The sink is the best place for this. Doing this gives your child practice, too, in turning the water faucets on and off, and you get a chance to try to teach 'left' from 'right', and 'empty' and 'full'.
Let them help you open other things, too.
Milk cartons (they can practice on the closed side of empty ones you fill with water), juice cans, boxes, letters, all give children practice in small movement skills.
As always, they need practice, patience, and praise.
Children love to use keys, and that's a great way for them to get practice with their fingers.
Sometimes, when you don't mind waiting, let them try to open the door using your key.
Remember, though: Their fingers aren't very strong, and it's much more difficult from down below to turn the key hard enough to open the door. They'll need practice and encouragement, particularly when they don't get it right at first. [A Marti note: I use padlocks with keys for this.]
Be sure not to do this when you're in a hurry, or just don't feel like waiting.
Cutting with a small scissors, the kind with round tips, is something that children love to do, and it's very good practice for their fingers. [Another Marti note: Get Fiskars kids scissors. Nothing is more frustrating for kids than those awful scissors that won't work well -- Fiskars are by far the best.]
Newspapers, magazines, and flyers from the supermarkets are great for this. There are lots of brightly colored things in the Sunday paper too, and you can talk about the colors and the pictures at the same time.
Cutting things out can be an easy game. But be sure the scissors work and that children use them carefully.
To make cutting out more interesting, ask your child to find only certain kinds of things, like pictures of foods, or cars, or things to wear: things that go together in some way.
Doing this will help your child start to learn about the different ways that things can go together.
Folding a piece of paper a few times, making some cuts on the folded side, and then opening it up can be a big surprise, and interesting for both of you.
Children can get good practice in some of the skills they need to learn to write by drawing shapes, like circles and squares on newspaper, old envelopes, wrapping paper or grocery bags.
You draw the shapes first. Then, ask your child to trace around your marks with a crayon. Then let him or her cut them out with scissors.
Let them lace up their sneakers or shoes and try to tie them.
They get to be good with their hands, as well as learn to dress themselves, if you let them try to do their buttons and zippers and to snap and unsnap things for themselves.
You could let them help dress the younger children, if you have any.
All this takes longer at first, and sometimes it's really hard to hold back and wait, but once children learn these things, they are very proud of themselves, and eager to learn more.
Let children help you cook.
The kitchen is one of the best classrooms a child can have.
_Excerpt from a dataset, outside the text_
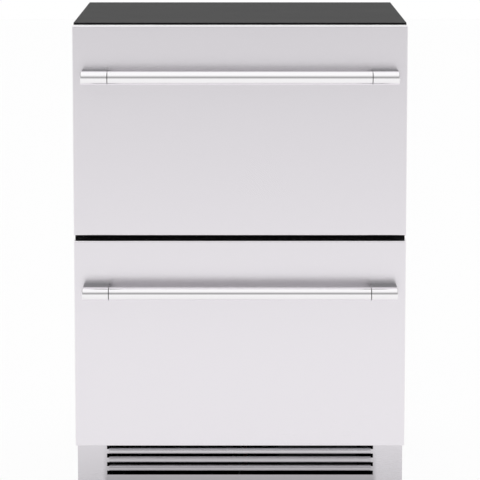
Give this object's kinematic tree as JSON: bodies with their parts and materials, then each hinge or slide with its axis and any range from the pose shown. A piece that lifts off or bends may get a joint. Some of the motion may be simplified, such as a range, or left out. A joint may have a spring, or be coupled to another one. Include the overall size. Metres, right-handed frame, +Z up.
{
  "type": "undercounter drawer refrigerator",
  "caption": "Undercounter refrigerator with stacked stainless drawer fronts, round bar handles and a louvred kick plate; drawers run on telescopic slides.",
  "frame": {"origin": "on the floor, under the middle of the overall width and depth", "axes": "+Z up, -Y the way the drawers open, +X to the right seen from the front"},
  "size_m": [0.595, 0.667, 0.867],
  "materials": {
    "stainless": "satin",
    "dark_paint": "satin",
    "black_paint": "satin",
    "zinc_steel": "satin",
    "white_plastic": "satin",
    "bin_plastic": "satin",
    "dark_plastic": "matte",
    "fin_aluminium": "satin",
    "copper": "satin",
    "foam": "matte",
    "seal_rubber": "matte"
  },
  "bodies": {
    "cabinet": {"top_panel": "dark_paint", "side_panels": "dark_paint", "back_panel": "zinc_steel", "cabinet_floor": "zinc_steel", "foam_insulation": "foam", "upper_liner": "white_plastic", "lower_liner": "white_plastic", "front_frame": "black_paint", "base_pan": "black_paint", "kick_plate": "stainless", "air_baffle": "black_paint", "condenser_coil": "black_paint", "fan_shroud": "dark_plastic", "compressor": "black_paint", "compressor_mounts": "seal_rubber", "relay_cover": "dark_plastic", "drip_tray": "dark_plastic", "drain_tube": "white_plastic", "filter_drier": "copper", "refrigerant_lines": "copper", "rear_cover": "zinc_steel", "cord_gland": "dark_plastic", "power_board_box": "dark_plastic", "upper_evaporator": "fin_aluminium", "lower_evaporator": "fin_aluminium", "upper_duct_cover": "white_plastic", "lower_duct_cover": "white_plastic", "fan_motors": "dark_plastic", "control_panel": "dark_plastic", "room_lamps": "white_plastic", "slide_outers": "zinc_steel"},
    "upper_slide_middles": {"upper_slide_middles": "zinc_steel"},
    "lower_slide_middles": {"lower_slide_middles": "zinc_steel"},
    "condenser_fan": {"condenser_fan": "dark_plastic"},
    "upper_evaporator_fan": {"upper_evaporator_fan": "white_plastic"},
    "lower_evaporator_fan": {"lower_evaporator_fan": "white_plastic"},
    "foot_front_left": {"foot_front_left": "black_paint"},
    "foot_front_right": {"foot_front_right": "black_paint"},
    "foot_rear_left": {"foot_rear_left": "black_paint"},
    "foot_rear_right": {"foot_rear_right": "black_paint"},
    "upper_drawer": {"upper_front_skin": "stainless", "upper_front_inner": "dark_plastic", "upper_front_foam": "foam", "upper_gasket": "seal_rubber", "upper_handle_bar": "stainless", "upper_handle_posts": "stainless", "upper_bin": "bin_plastic", "upper_divider": "white_plastic", "upper_brackets": "zinc_steel", "upper_slide_inners": "zinc_steel"},
    "lower_drawer": {"lower_front_skin": "stainless", "lower_front_inner": "dark_plastic", "lower_front_foam": "foam", "lower_gasket": "seal_rubber", "lower_handle_bar": "stainless", "lower_handle_posts": "stainless", "lower_bin": "bin_plastic", "lower_divider": "white_plastic", "lower_brackets": "zinc_steel", "lower_slide_inners": "zinc_steel"}
  },
  "joints": [
    {"name": "upper_drawer_slide", "type": "slide", "parent": "cabinet", "child": "upper_drawer", "axis": [0, -1, 0], "range_m": [0, 0.4]},
    {"name": "upper_middle_slide", "type": "slide", "parent": "cabinet", "child": "upper_slide_middles", "axis": [0, -1, 0], "range_m": [0, 0.2]},
    {"name": "lower_drawer_slide", "type": "slide", "parent": "cabinet", "child": "lower_drawer", "axis": [0, -1, 0], "range_m": [0, 0.4]},
    {"name": "lower_middle_slide", "type": "slide", "parent": "cabinet", "child": "lower_slide_middles", "axis": [0, -1, 0], "range_m": [0, 0.2]},
    {"name": "condenser_fan_spin", "type": "hinge", "parent": "cabinet", "child": "condenser_fan", "pos_m": [-0.13, 0.1935, 0.1015], "axis": [0, 1, 0], "continuous": true},
    {"name": "upper_evaporator_fan_spin", "type": "hinge", "parent": "cabinet", "child": "upper_evaporator_fan", "pos_m": [0, 0.244, 0.6975], "axis": [0, 1, 0], "continuous": true},
    {"name": "lower_evaporator_fan_spin", "type": "hinge", "parent": "cabinet", "child": "lower_evaporator_fan", "pos_m": [0, 0.244, 0.4125], "axis": [0, 1, 0], "continuous": true},
    {"name": "foot_front_left_screw", "type": "slide", "parent": "cabinet", "child": "foot_front_left", "axis": [0, 0, -1], "range_m": [0, 0.025]},
    {"name": "foot_front_right_screw", "type": "slide", "parent": "cabinet", "child": "foot_front_right", "axis": [0, 0, -1], "range_m": [0, 0.025]},
    {"name": "foot_rear_left_screw", "type": "slide", "parent": "cabinet", "child": "foot_rear_left", "axis": [0, 0, -1], "range_m": [0, 0.025]},
    {"name": "foot_rear_right_screw", "type": "slide", "parent": "cabinet", "child": "foot_rear_right", "axis": [0, 0, -1], "range_m": [0, 0.025]}
  ],
  "couplings": [
    {"joint": "upper_middle_slide", "follows": "upper_drawer_slide", "ratio": 0.5},
    {"joint": "lower_middle_slide", "follows": "lower_drawer_slide", "ratio": 0.5}
  ]
}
Of course, you have to be careful, but there are many interesting things that children can do there that are safe and help them learn to use their hands and fingers well. Children love to do useful things, just as you do, and you'll both have fun.
Letting children add a pinch of salt or spice to a dish while you are preparing it makes them feel important, and is good practice for their fingers.
Stirring, pouring, opening boxes and closing jars are safe things that children can do that help them practice using their hands and fingers. You'll think of many other things they can do, too.